PROVIDED DATA:
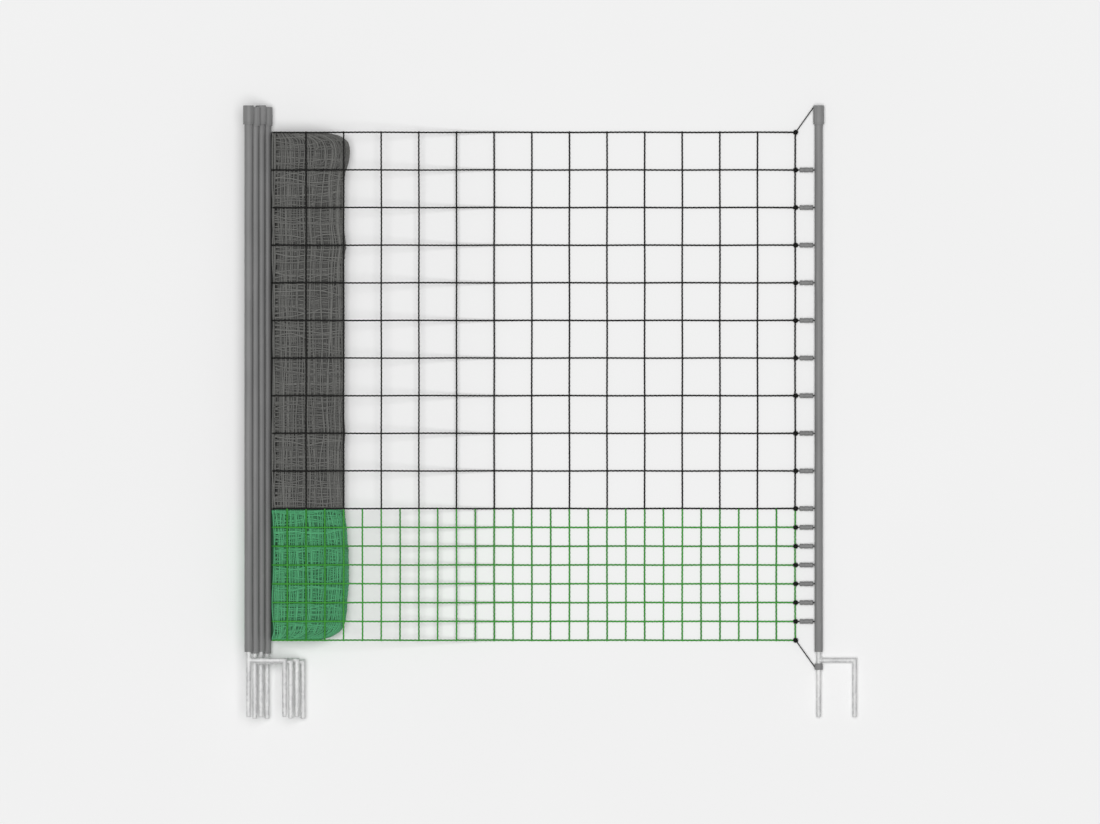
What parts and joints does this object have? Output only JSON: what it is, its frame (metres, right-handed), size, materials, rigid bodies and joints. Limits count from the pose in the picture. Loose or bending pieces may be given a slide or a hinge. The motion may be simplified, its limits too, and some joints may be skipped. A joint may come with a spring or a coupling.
{
  "type": "poultry netting with posts",
  "caption": "Poultry netting with plastic posts on double spikes, laid flat, one stretch spread out and the rest folded beside the bundled posts.",
  "frame": {"origin": "under the middle of the whole laid-out net and posts, on the floor", "axes": "+X from the post bundle to the end post, +Y up the net's height, +Z away from the floor"},
  "size_m": [1.3052, 1.3042, 0.0887],
  "materials": {
    "black_twine": "matte",
    "green_twine": "matte",
    "folded_black_net": "matte",
    "folded_green_net": "matte",
    "grey_post_plastic": "satin",
    "grey_cap_plastic": "satin",
    "grey_ferrule_plastic": "satin",
    "zinc_steel": "satin"
  },
  "bodies": {
    "root": {"net_upper": "black_twine", "net_lower": "green_twine", "folded_net_upper": "folded_black_net", "folded_net_lower": "folded_green_net", "spike_collar": "grey_ferrule_plastic", "post_tube_1": "grey_post_plastic", "post_cap_1": "grey_cap_plastic", "double_spike_1": "zinc_steel", "post_tube_2": "grey_post_plastic", "post_cap_2": "grey_cap_plastic", "double_spike_2": "zinc_steel", "post_tube_3": "grey_post_plastic", "post_cap_3": "grey_cap_plastic", "double_spike_3": "zinc_steel", "post_tube_4": "grey_post_plastic", "post_cap_4": "grey_cap_plastic", "double_spike_4": "zinc_steel", "post_tube_end": "grey_post_plastic", "post_cap_end": "grey_cap_plastic", "double_spike_end": "zinc_steel", "end_tie_01": "black_twine", "end_tie_02": "black_twine", "end_tie_03": "black_twine", "end_tie_04": "black_twine", "end_tie_05": "black_twine", "end_tie_06": "black_twine", "end_tie_07": "black_twine", "end_tie_08": "black_twine", "end_tie_09": "black_twine", "end_tie_10": "black_twine", "end_tie_11": "black_twine", "end_tie_12": "black_twine", "end_tie_13": "black_twine", "end_tie_14": "black_twine", "end_tie_15": "black_twine", "end_tie_16": "black_twine", "end_tie_17": "black_twine", "end_tie_18": "black_twine", "ferrule_01": "grey_ferrule_plastic", "ferrule_02": "grey_ferrule_plastic", "ferrule_03": "grey_ferrule_plastic", "ferrule_04": "grey_ferrule_plastic", "ferrule_05": "grey_ferrule_plastic", "ferrule_06": "grey_ferrule_plastic", "ferrule_07": "grey_ferrule_plastic", "ferrule_08": "grey_ferrule_plastic", "ferrule_09": "grey_ferrule_plastic", "ferrule_10": "grey_ferrule_plastic", "ferrule_11": "grey_ferrule_plastic", "ferrule_12": "grey_ferrule_plastic", "ferrule_13": "grey_ferrule_plastic", "ferrule_14": "grey_ferrule_plastic", "ferrule_15": "grey_ferrule_plastic", "ferrule_16": "grey_ferrule_plastic"}
  },
  "joints": []
}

PROBLEM DETAILS: Out of the material above, select every line that holds the string "materials".

THE OUTPUT:
What parts and joints does this object have? Output only JSON: what it is, its frame (metres, right-handed), size, materials, rigid bodies and joints. Limits count from the pose in the picture. Loose or bending pieces may be given a slide or a hinge. The motion may be simplified, its limits too, and some joints may be skipped. A joint may come with a spring or a coupling.
  "materials": {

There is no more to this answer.